Responsible wood suppliers and exporters have learned that it is necessary to implement drastic conservation measures if the tropical rainforests and the other vegetation, animals (including our beloved parrots), and human life that they support are not to be destroyed. To cite one aspect out of many, it is now known that it is absolutely necessary to process the wood on location where the tree is harvested, so that the debris which remains (leaves, branches, sawdust, etc.) may be processed and returned to the soil as nutrient matter. In recent years, worldwide attention has been focused on the plight of the tropical rainforests, the flora and fauna that inhabit them, and the humans who live and work in them, with some degree of success. Users of tropical exotic timbers, such as furniture manufacturers and musical instrument makers, have also become part of the sphere of influence in protecting these irreplaceable natural resources.

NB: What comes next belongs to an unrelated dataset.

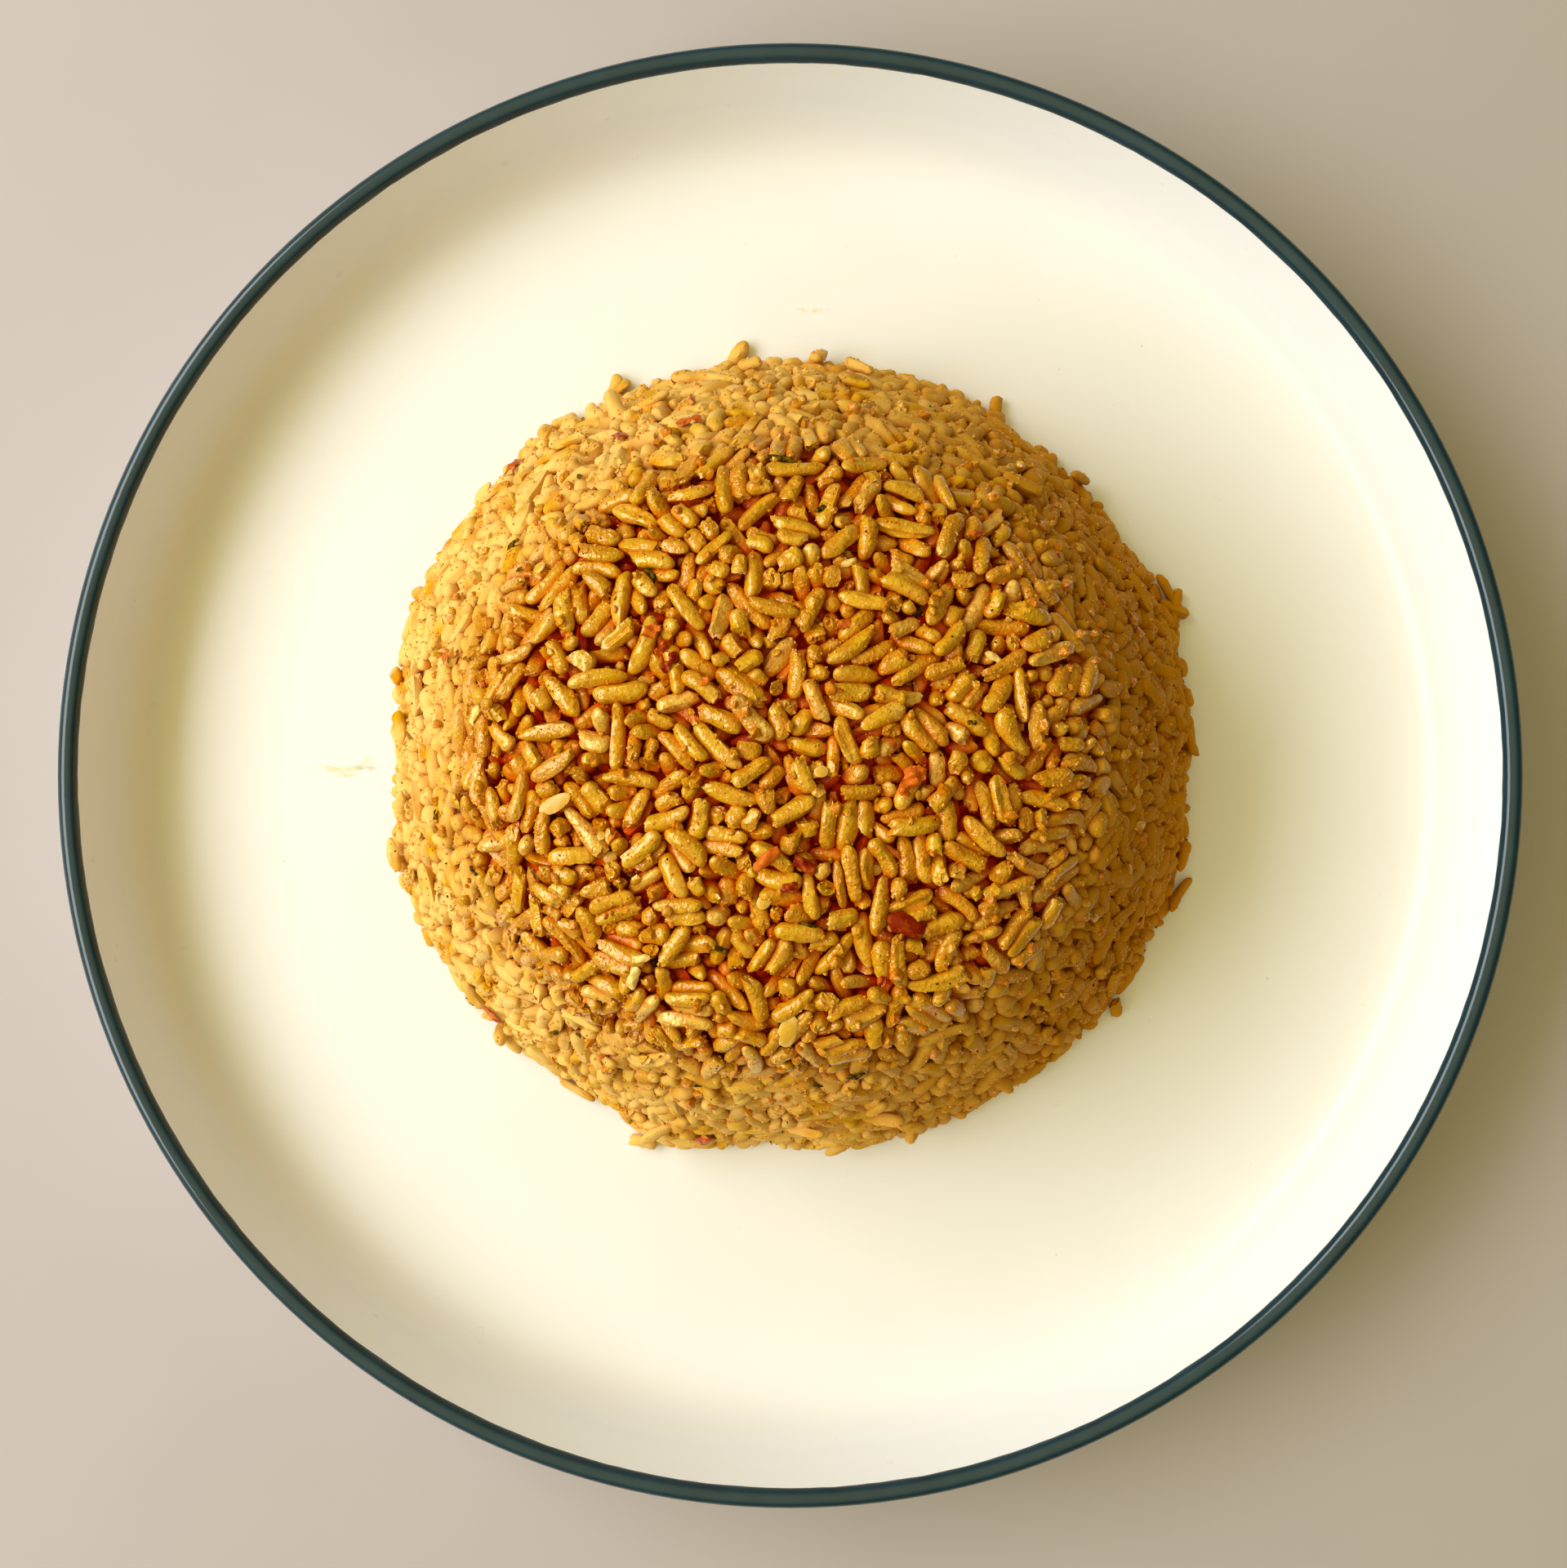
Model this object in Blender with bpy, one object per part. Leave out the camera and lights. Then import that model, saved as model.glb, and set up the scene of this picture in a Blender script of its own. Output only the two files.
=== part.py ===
"""Jollof rice turned out of a bowl on to a rimmed dinner plate.

Two solids, in metres, +Z up: the glazed stoneware plate, turned about Z with its foot ring on z = 0, and
the moulded mound of rice, out to its uneven surface, standing a hair above the plate's floor.
"""

import math

import bmesh
import bpy
from mathutils import Vector, noise

MM = 0.001

# Plate: overall size, wall and lip.
PLATE_RADIUS = 130.5 * MM
PLATE_HEIGHT = 27.0 * MM
FLOOR_HEIGHT = 6.5 * MM
FLOOR_THICKNESS = 3.9 * MM
WALL_THICKNESS = 3.6 * MM
WALL_LEAN_DEG = 12.0
FLOOR_FILLET = 10.0 * MM

# Plate: the ring it stands on.
FOOT_RADIUS = 84.0 * MM
FOOT_WIDTH = 4.5 * MM
FOOT_CHAMFER = 0.8 * MM

# Rice: the bowl that shaped it is three arcs, from the crown down to the brim.
CROWN_ARC = 150.0 * MM
SHOULDER_ARC = 24.0 * MM
FLANK_ARC = 270.0 * MM
CROWN_SLOPE_DEG = 15.0
SHOULDER_SLOPE_DEG = 57.0
BRIM_SLOPE_DEG = 68.0

# Rice: where it stands and how uneven it is.
MOUND_CENTRE = Vector((0.0, 4.0 * MM))
RESTING_GAP = 0.3 * MM
CROWN_LUMPS = 1.2 * MM
FLANK_LUMPS = 0.6 * MM
LUMP_LENGTH = 7.5 * MM
# Where the foot of the mound bulges out or falls short: direction, how far and over what half angle.
FOOT_BULGES = (
    (15.0, 1.6 * MM, 8.0),
    (40.0, -0.8 * MM, 14.0),
    (88.0, -1.1 * MM, 22.0),
    (128.0, 1.1 * MM, 7.0),
    (157.0, 1.5 * MM, 6.0),
    (180.0, -1.6 * MM, 7.0),
    (202.0, 1.4 * MM, 14.0),
    (238.0, -1.4 * MM, 8.0),
    (253.0, 1.3 * MM, 6.0),
    (268.0, -2.0 * MM, 7.0),
    (322.0, 1.0 * MM, 12.0),
    (339.0, 1.4 * MM, 8.0),
)

# How finely the solids are faceted.
PLATE_SEGMENTS = 96
MOUND_SEGMENTS = 84
MOUND_RINGS = 26


def arc(centre, radius, start_deg, end_deg, steps):
    """Points (r, z) on an arc, both ends included."""
    angles = [math.radians(start_deg + (end_deg - start_deg) * i / steps) for i in range(steps + 1)]
    return [(centre[0] + radius * math.cos(a), centre[1] + radius * math.sin(a)) for a in angles]


def new_object(name, bm, colour, roughness):
    """One named object with its own Principled material from a finished bmesh."""
    bmesh.ops.recalc_face_normals(bm, faces=bm.faces)
    mesh = bpy.data.meshes.new(name)
    bm.to_mesh(mesh)
    bm.free()
    mesh.shade_smooth()
    mesh.set_sharp_from_angle(angle=math.radians(40.0))
    material = bpy.data.materials.new(name)
    material.use_nodes = True
    shader = material.node_tree.nodes["Principled BSDF"]
    shader.inputs["Base Color"].default_value = (*colour, 1.0)
    shader.inputs["Roughness"].default_value = roughness
    shader.inputs["Metallic"].default_value = 0.0
    mesh.materials.append(material)
    obj = bpy.data.objects.new(name, mesh)
    bpy.context.scene.collection.objects.link(obj)
    return obj


def plate_outline():
    """The plate's section (r, z) from the centre of its underside, round the lip, to the middle of its floor."""
    lean = math.radians(WALL_LEAN_DEG)
    lip_radius = WALL_THICKNESS / 2
    lip_centre = (PLATE_RADIUS - lip_radius, PLATE_HEIGHT - lip_radius)
    bend_height = FLOOR_HEIGHT + FLOOR_FILLET
    # The wall's mid line leans from the bend up to the lip, so the bend's centre lies inside of the lip.
    mid_bend = FLOOR_FILLET + lip_radius
    rise = lip_centre[1] - (bend_height - mid_bend * math.sin(lean))
    bend_centre = (lip_centre[0] - rise * math.tan(lean) - mid_bend * math.cos(lean), bend_height)
    underside = FLOOR_HEIGHT - FLOOR_THICKNESS
    foot_inner = FOOT_RADIUS - FOOT_WIDTH / 2
    foot_outer = FOOT_RADIUS + FOOT_WIDTH / 2
    outline = [
        (0.0, underside),
        (foot_inner - FOOT_CHAMFER, underside),
        (foot_inner, FOOT_CHAMFER),
        (foot_inner + FOOT_CHAMFER, 0.0),
        (foot_outer - FOOT_CHAMFER, 0.0),
        (foot_outer, FOOT_CHAMFER),
        (foot_outer + FOOT_CHAMFER, underside),
    ]
    outline += arc(bend_centre, FLOOR_FILLET + WALL_THICKNESS, -90.0, -WALL_LEAN_DEG, 5)
    outline += arc(lip_centre, lip_radius, -WALL_LEAN_DEG, 180.0 - WALL_LEAN_DEG, 6)
    outline += arc(bend_centre, FLOOR_FILLET, -WALL_LEAN_DEG, -90.0, 5)
    outline += [(FOOT_RADIUS, FLOOR_HEIGHT), (0.0, FLOOR_HEIGHT)]
    return outline


def make_plate():
    """The plate, its outline spun once round Z."""
    bm = bmesh.new()
    points = [bm.verts.new((r, 0.0, z)) for r, z in plate_outline()]
    edges = [bm.edges.new(pair) for pair in zip(points, points[1:])]
    bmesh.ops.spin(
        bm,
        geom=points + edges,
        cent=(0.0, 0.0, 0.0),
        axis=(0.0, 0.0, 1.0),
        dvec=(0.0, 0.0, 0.0),
        angle=2.0 * math.pi,
        steps=PLATE_SEGMENTS,
    )
    bmesh.ops.remove_doubles(bm, verts=bm.verts, dist=0.01 * MM)
    return new_object("plate", bm, (0.86, 0.82, 0.70), 0.15)


def mould_arcs():
    """The bowl's three arcs as (radius, start slope, end slope), slopes in radians from level."""
    slopes = [math.radians(a) for a in (0.0, CROWN_SLOPE_DEG, SHOULDER_SLOPE_DEG, BRIM_SLOPE_DEG)]
    return list(zip((CROWN_ARC, SHOULDER_ARC, FLANK_ARC), slopes, slopes[1:]))


def mould_length():
    """Length of the bowl's section from the middle of the crown to the brim."""
    return sum(radius * (end - start) for radius, start, end in mould_arcs())


def mould_point(distance):
    """(r, drop below the crown, slope) at a distance down the bowl's section from the middle of the crown."""
    r, drop = 0.0, 0.0
    for radius, start, end in mould_arcs():
        slope = min(start + distance / radius, end)
        r += radius * (math.sin(slope) - math.sin(start))
        drop += radius * (math.cos(start) - math.cos(slope))
        distance -= radius * (slope - start)
        if slope < end:
            break
    return r, drop, slope


def foot_bulge(azimuth):
    """How far the foot of the mound stands out of the round at an azimuth in radians."""
    total = 0.0
    for direction, amount, half_angle in FOOT_BULGES:
        away = math.remainder(azimuth - math.radians(direction), 2.0 * math.pi)
        total += amount * math.exp(-((away / math.radians(half_angle)) ** 2))
    return total


def mound_surface(share, azimuth, height):
    """A point of the rice's lumpy surface, at a share of the way from the crown down to the foot."""
    r, drop, slope = mould_point(share * mould_length())
    r += foot_bulge(azimuth) * share**4
    outward = Vector((math.cos(azimuth) * math.sin(slope), math.sin(azimuth) * math.sin(slope), math.cos(slope)))
    point = Vector((r * math.cos(azimuth), r * math.sin(azimuth), height - drop))
    lump = CROWN_LUMPS + (FLANK_LUMPS - CROWN_LUMPS) * min(1.0, share * 1.6)
    return point + outward * (lump * noise.noise(point / LUMP_LENGTH))


def make_mound():
    """The moulded rice: a lumpy skin over the bowl's shape, closed by a flat base just clear of the plate."""
    height = mould_point(mould_length())[1]
    base = FLOOR_HEIGHT + RESTING_GAP
    bm = bmesh.new()
    crown = bm.verts.new(mound_surface(0.0, 0.0, height))
    rings = []
    for ring in range(1, MOUND_RINGS + 1):
        points = []
        for step in range(MOUND_SEGMENTS):
            point = mound_surface(ring / MOUND_RINGS, 2.0 * math.pi * step / MOUND_SEGMENTS, height)
            if ring == MOUND_RINGS:
                point.z = 0.0
            points.append(bm.verts.new(point))
        rings.append(points)
    for step in range(MOUND_SEGMENTS):
        after = (step + 1) % MOUND_SEGMENTS
        bm.faces.new((crown, rings[0][step], rings[0][after]))
        for upper, lower in zip(rings, rings[1:]):
            bm.faces.new((upper[step], lower[step], lower[after], upper[after]))
    bm.faces.new(rings[-1])
    bmesh.ops.translate(bm, verts=bm.verts, vec=(MOUND_CENTRE.x, MOUND_CENTRE.y, base))
    return new_object("rice_mound", bm, (0.72, 0.36, 0.05), 0.5)


def main():
    for obj in list(bpy.data.objects):
        bpy.data.objects.remove(obj)
    make_plate()
    make_mound()


main()
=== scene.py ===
"""Jollof rice turned out of a bowl on to a cream plate with a navy lip.

The plate is turned finely about its own axis. The rice is packed grain by grain against the inside of the
bowl that shaped it, over a smaller core of rice and starch, and dressed with chilli, thyme, pepper and seeds.
Lengths in fields and in arrays are in millimetres unless a comment says otherwise; meshes are in metres.
"""

import logging
import math
from dataclasses import dataclass, field
from enum import Enum
from functools import cached_property

import bpy
import numpy as np
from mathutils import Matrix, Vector, kdtree, noise


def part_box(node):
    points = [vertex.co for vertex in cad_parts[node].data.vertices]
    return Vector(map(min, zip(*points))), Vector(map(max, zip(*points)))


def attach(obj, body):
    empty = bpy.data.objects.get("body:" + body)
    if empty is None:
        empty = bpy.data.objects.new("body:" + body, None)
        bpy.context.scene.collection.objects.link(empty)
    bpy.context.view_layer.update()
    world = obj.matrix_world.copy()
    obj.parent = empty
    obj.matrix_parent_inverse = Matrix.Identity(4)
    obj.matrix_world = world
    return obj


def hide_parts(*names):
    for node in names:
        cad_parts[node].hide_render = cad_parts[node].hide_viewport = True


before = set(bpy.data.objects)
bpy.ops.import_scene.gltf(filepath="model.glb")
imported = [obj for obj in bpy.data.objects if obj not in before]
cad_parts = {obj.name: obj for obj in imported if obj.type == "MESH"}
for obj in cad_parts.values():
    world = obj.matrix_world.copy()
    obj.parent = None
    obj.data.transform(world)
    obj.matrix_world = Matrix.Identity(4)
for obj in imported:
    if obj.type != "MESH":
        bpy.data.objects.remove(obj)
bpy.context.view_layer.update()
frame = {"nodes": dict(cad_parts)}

LOG = logging.getLogger("jollof_rice")
MM = 0.001
# How far the mound stands from the plate's middle, along Y.
MOUND_SHIFT = 4.0
Colour = tuple[float, float, float]


# ---------------------------------------------------------------------------------------------------------
# Meshes and node materials
# ---------------------------------------------------------------------------------------------------------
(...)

Some years ago, the western German recorder and flute-making firm of Conrad Mollenhauer assumed a leadership role in the movement to protect the tropical rainforests of the world by refusing to purchase woods from firms which were known to be indiscriminate in the harvesting of tropical hardwoods and/or abusive in their labor practices. This “boycott phase,” as it has been known, has undoubtedly been of some efficacy in coercing both native South American exporters and European wood importers to assume a more responsible role in protecting their natural resources and treating their native employees with human decency and respect. Just recently, however, the Mollenhauer firm has decided to progress from a reactive role to a more proactive one. They have entered into a partnership with another German firm, Espen, which imports and deals exclusively in tropical timbers grown and harvested under the aegis of the Forest Stewardship Council.

The FSC is an umbrella organization which develops criteria for environmentally sound commercial logging practices; among the members of the council are such groups as the World Wildlife Federation, Greenpeace International, and Friends of the Earth, as well as environmental protection groups and woodworking firms. The regulation and control of wood products from the source to the consumer is certified and accredited by the FSC and the endproducts are identified by the FSC logo.

By way of implementing a proactive stance in their own recorder production, Conrad Mollenhauer has just recently announced the availability of two new recorder models, the first musical instruments in the entire world to bear the FSC logo and seal of approval. These “Fair Play” instruments, as they are termed, have now taken their place in this maker’s Denner series of modern recorders. The first instruments in this new program are a soprano and alto recorder made of morado, a tropical hardwood similar in appearance and tone quality to palisander rosewood. The cedar blocks are stabilized by a special process developed in-house which does not require the use of chemical additives. The cases for these instruments are made from leather tanned by nontoxic vegetablebased materials, and are lined with nonchemically processed cotton cloth. Additional Fair Play model recorders are presently being planned for future production as well.

Conrad Mollenhauer has pledged to devote 10% of the wholesale price of these new Fair Play instruments to the WWF for the funding of environmental protection projects. In order to make our own contribution to this most worthy endeavor, Antique Sound Workshop will in turn donate 10% of the retail sale price of these two new Mollenhauer Fair Play models to international organizations that foster environmental and social responsibility. In turn, our customers may deduct 10% of the price of each “Fair Play” instrument as a charitable deduction on their tax returns.

In this way, we are providing those early music performers who are concerned about the social and ecological ramifications of indiscriminate harvesting of tropical hardwoods with a means to vote with their checkbooks for the preservation of our invaluable natural resources. We hope that as many of our customers as possible will avail themselves of this unique opportunity to purchase handsome musical instruments which are not only in and of themselves fine examples of the recorder maker’s art and craft, but at the same time represent an important milestone for the early music community toward a policy of social and environmental responsibility. There remains, of course, much more to be done, but this is a worthwhile and effective first step in the right direction.